_Challenge_: In the entries below, find the line containing "Continue the OpenSCAD" and the line containing "# What looks". Copy those two lines and everything between them exactly, and only that.

_Information shown_:

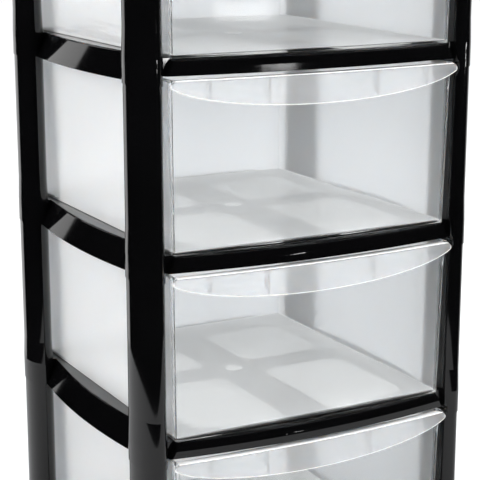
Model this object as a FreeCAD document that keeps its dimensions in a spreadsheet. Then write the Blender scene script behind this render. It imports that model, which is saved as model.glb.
* * *
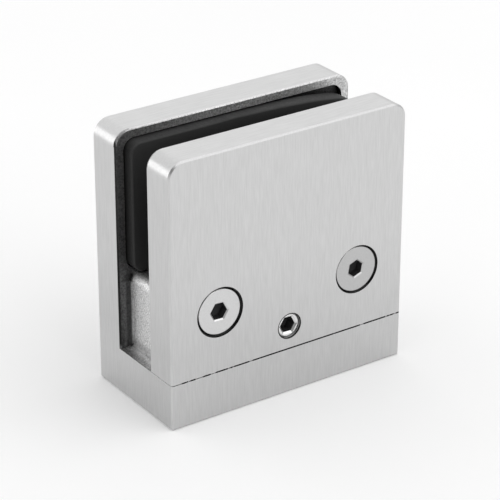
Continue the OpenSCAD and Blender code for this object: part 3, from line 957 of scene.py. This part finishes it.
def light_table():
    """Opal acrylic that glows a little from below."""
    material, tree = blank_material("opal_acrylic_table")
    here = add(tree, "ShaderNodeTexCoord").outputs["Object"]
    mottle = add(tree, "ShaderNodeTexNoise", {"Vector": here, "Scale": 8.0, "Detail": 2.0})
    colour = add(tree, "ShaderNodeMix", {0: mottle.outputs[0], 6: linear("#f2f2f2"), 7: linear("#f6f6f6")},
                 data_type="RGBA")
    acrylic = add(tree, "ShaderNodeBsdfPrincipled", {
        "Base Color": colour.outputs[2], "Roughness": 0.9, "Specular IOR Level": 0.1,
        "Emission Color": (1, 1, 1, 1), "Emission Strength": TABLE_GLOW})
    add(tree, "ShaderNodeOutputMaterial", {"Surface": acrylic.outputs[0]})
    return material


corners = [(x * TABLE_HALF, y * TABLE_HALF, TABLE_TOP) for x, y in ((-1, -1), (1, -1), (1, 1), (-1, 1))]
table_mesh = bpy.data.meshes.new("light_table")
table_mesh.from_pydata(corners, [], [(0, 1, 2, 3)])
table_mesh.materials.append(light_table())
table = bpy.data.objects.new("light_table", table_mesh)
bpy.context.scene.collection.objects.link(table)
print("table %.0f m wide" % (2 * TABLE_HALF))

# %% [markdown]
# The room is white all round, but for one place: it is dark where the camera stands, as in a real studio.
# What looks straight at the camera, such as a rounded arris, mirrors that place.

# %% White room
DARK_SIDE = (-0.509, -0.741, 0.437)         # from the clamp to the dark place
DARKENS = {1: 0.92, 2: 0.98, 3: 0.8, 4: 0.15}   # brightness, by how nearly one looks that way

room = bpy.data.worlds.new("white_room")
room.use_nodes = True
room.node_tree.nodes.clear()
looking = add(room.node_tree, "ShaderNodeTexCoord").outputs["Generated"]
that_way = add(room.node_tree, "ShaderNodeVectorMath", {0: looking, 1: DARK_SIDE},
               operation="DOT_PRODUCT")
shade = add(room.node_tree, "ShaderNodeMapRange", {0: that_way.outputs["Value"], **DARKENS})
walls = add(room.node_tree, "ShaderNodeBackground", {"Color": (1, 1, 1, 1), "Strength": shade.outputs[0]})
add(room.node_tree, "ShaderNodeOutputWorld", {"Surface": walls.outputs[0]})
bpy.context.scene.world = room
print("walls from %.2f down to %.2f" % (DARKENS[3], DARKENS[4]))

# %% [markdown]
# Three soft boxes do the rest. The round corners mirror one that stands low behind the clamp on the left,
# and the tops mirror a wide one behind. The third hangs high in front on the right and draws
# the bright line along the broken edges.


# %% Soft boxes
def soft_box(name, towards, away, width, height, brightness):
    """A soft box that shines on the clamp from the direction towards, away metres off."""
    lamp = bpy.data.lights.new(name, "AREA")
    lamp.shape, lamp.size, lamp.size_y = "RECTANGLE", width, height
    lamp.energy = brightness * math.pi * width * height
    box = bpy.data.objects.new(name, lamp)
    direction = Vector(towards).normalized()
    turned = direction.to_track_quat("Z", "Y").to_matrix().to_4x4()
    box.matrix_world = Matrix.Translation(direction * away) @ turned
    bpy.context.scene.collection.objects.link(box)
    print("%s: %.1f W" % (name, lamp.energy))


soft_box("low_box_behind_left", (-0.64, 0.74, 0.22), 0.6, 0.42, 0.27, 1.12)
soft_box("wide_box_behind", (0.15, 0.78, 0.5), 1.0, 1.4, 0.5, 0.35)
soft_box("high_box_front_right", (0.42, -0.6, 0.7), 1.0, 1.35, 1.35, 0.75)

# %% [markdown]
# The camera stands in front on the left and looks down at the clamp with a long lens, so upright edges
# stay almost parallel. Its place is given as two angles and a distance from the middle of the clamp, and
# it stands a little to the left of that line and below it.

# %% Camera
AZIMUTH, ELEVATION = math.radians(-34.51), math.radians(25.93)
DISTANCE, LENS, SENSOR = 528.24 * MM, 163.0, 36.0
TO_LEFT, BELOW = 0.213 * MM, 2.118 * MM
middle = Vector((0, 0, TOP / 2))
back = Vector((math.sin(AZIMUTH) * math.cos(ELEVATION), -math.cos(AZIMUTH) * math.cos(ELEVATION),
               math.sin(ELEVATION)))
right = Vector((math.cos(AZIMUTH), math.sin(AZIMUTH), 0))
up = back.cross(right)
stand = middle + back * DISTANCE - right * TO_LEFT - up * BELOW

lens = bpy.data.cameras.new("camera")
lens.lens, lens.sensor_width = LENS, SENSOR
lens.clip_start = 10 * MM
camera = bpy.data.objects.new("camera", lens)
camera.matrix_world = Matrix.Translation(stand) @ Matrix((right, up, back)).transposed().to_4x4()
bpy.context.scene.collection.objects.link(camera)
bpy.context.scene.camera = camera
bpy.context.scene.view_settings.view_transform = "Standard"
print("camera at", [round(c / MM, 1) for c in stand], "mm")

_Solution_:
Continue the OpenSCAD and Blender code for this object: part 3, from line 957 of scene.py. This part finishes it.
def light_table():
    """Opal acrylic that glows a little from below."""
    material, tree = blank_material("opal_acrylic_table")
    here = add(tree, "ShaderNodeTexCoord").outputs["Object"]
    mottle = add(tree, "ShaderNodeTexNoise", {"Vector": here, "Scale": 8.0, "Detail": 2.0})
    colour = add(tree, "ShaderNodeMix", {0: mottle.outputs[0], 6: linear("#f2f2f2"), 7: linear("#f6f6f6")},
                 data_type="RGBA")
    acrylic = add(tree, "ShaderNodeBsdfPrincipled", {
        "Base Color": colour.outputs[2], "Roughness": 0.9, "Specular IOR Level": 0.1,
        "Emission Color": (1, 1, 1, 1), "Emission Strength": TABLE_GLOW})
    add(tree, "ShaderNodeOutputMaterial", {"Surface": acrylic.outputs[0]})
    return material


corners = [(x * TABLE_HALF, y * TABLE_HALF, TABLE_TOP) for x, y in ((-1, -1), (1, -1), (1, 1), (-1, 1))]
table_mesh = bpy.data.meshes.new("light_table")
table_mesh.from_pydata(corners, [], [(0, 1, 2, 3)])
table_mesh.materials.append(light_table())
table = bpy.data.objects.new("light_table", table_mesh)
bpy.context.scene.collection.objects.link(table)
print("table %.0f m wide" % (2 * TABLE_HALF))

# %% [markdown]
# The room is white all round, but for one place: it is dark where the camera stands, as in a real studio.
# What looks straight at the camera, such as a rounded arris, mirrors that place.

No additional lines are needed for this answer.